DALI icon indicating copy to clipboard operation
DALI copied to clipboard

[WIP]Support remote storage (e.g. Amazon s3) in DALI

Open xutianming opened this issue 5 years ago • 19 comments

Hi all,

I was using DALI with PyTorch recently and am impressed by its excellent performance. Currently all of my training data have to be placed on local SSD storage to use DALI. But in production, we have to read from remote storage, such as Amazon S3. I want to extend DALI to support remote filesystem. Do you think it's possible? Hope to get some early advise from the developers of DALI.

xutianming avatar Sep 20 '19 03:09 xutianming

Hi, thanks for the question. If you are willing to contribute we would be happy to help.

For now, we don't see any technical reason for this to be impossible. Although some of our readers are using random access to images (e.x. FileReader) it's not necessary. It's mostly about shuffling patterns after all.

I'm not very familiar with Amazon platform. Let me reach out to some colleagues and get back to you.

awolant avatar Sep 20 '19 17:09 awolant

@xutianming We discussed this and we do not see any other technical issues, so it's definitely doable feature. We are very interested in adding it, if you are willing to contribute. It might be useful for many other users.

As you mentioned, the way to approach this would be to write something like RemoteFilesystemReader and have Amazon S3 as one of the possible use cases (e.g.
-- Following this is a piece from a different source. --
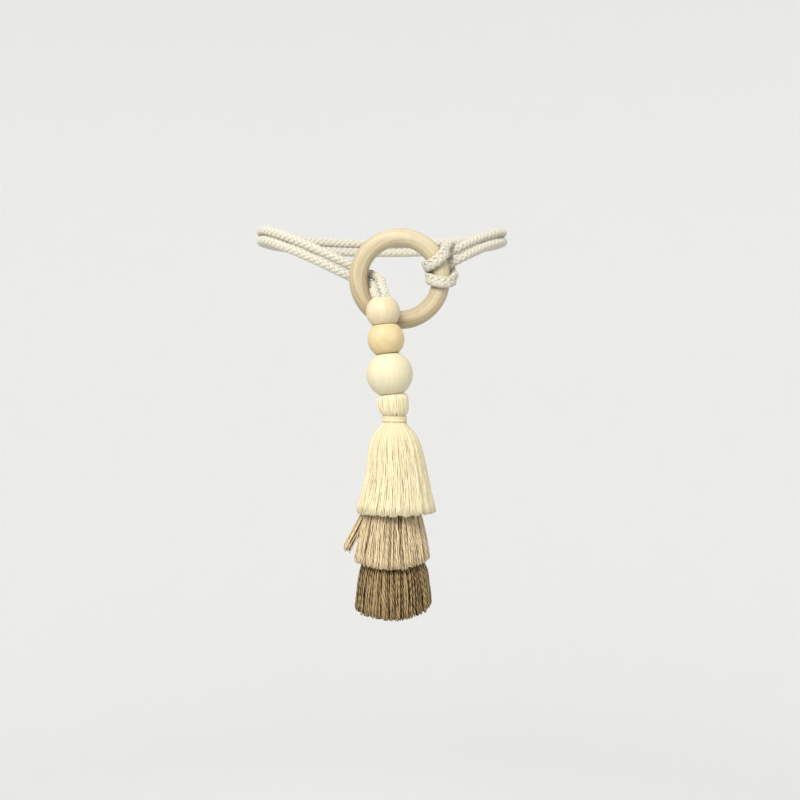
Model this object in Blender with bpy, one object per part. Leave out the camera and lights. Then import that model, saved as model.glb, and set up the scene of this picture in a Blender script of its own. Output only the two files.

GCS being other one). Could you share some more details about your use case and how you plan to implement this.

@jantonguirao also raised a question about mounting Amazon S3 as a storage and using our existing readers. Is that not enough for you for some reason?

awolant avatar Sep 25 '19 13:09 awolant

@xutianming We discussed this and we do not see any other technical issues, so it's definitely doable feature. We are very interested in adding it, if you are willing to contribute. It might be useful for many other users.

As you mentioned, the way to approach this would be to write something like RemoteFilesystemReader and have Amazon S3 as one of the possible use cases (e.g. GCS being other one). Could you share some more details about your use case and how you plan to implement this.

@jantonguirao also raised a question about mounting Amazon S3 as a storage and using our existing readers. Is that not enough for you for some reason?

S3-mount is a good choice with almost no extra development. We are maintaining multi-tenant clusters. PyTorch workers are running in dockers and share machines with each other. We found that solutions based on FUSE might get stuck in Linux kernel in this scenario.

Currently, I am planning to extend FileStream to support something like RemoteFileStream . I am working on a demo for proof of concept.

xutianming avatar Sep 26 '19 07:09 xutianming

@xutianming were you able to make it work?

oleksandrlazariev avatar Nov 27 '19 13:11 oleksandrlazariev

@xutianming were you able to make it work?

Yes, it works and performs well if you have enough bandwidth between your training cluster and the remote storage.

xutianming avatar Nov 29 '19 05:11 xutianming

@xutianming how you did it? seems like DALI still not supports it

oleksandrlazariev avatar Nov 29 '19 09:11 oleksandrlazariev

@xutianming how you did it? seems like DALI still not supports it

I extended DALI by myself. I plan to make a pull request later.

xutianming avatar Nov 29 '19 09:11 xutianming

@xutianming I'm sure it would be great for the whole DALI's community!!!

oleksandrlazariev avatar Nov 29 '19 09:11 oleksandrlazariev

@xutianming Did you add the PR ?

goswamig avatar Jun 08 '20 19:06 goswamig

@xutianming Did you add the PR ?

Sorry for the delay. It's still working in progress

xutianming avatar Jun 09 '20 02:06 xutianming

so looking forward to this feature!

zw0610 avatar Aug 05 '21 08:08 zw0610

Hi. Is there any news on this feature?

dianaTanasa avatar Mar 07 '22 15:03 dianaTanasa

Hi @dianaTanasa,

I'm sorry, but there is none from the DALI team's side.

JanuszL avatar Mar 07 '22 16:03 JanuszL

Is there any ETA on this? Desperately need this.

vivekpayasi avatar Sep 10 '22 09:09 vivekpayasi

Hi All,

You can try out the external_source operator and see if the data loading performance implemented that way is sufficient (please check especially parallel parameter for the best performance).

JanuszL avatar Sep 11 '22 20:09 JanuszL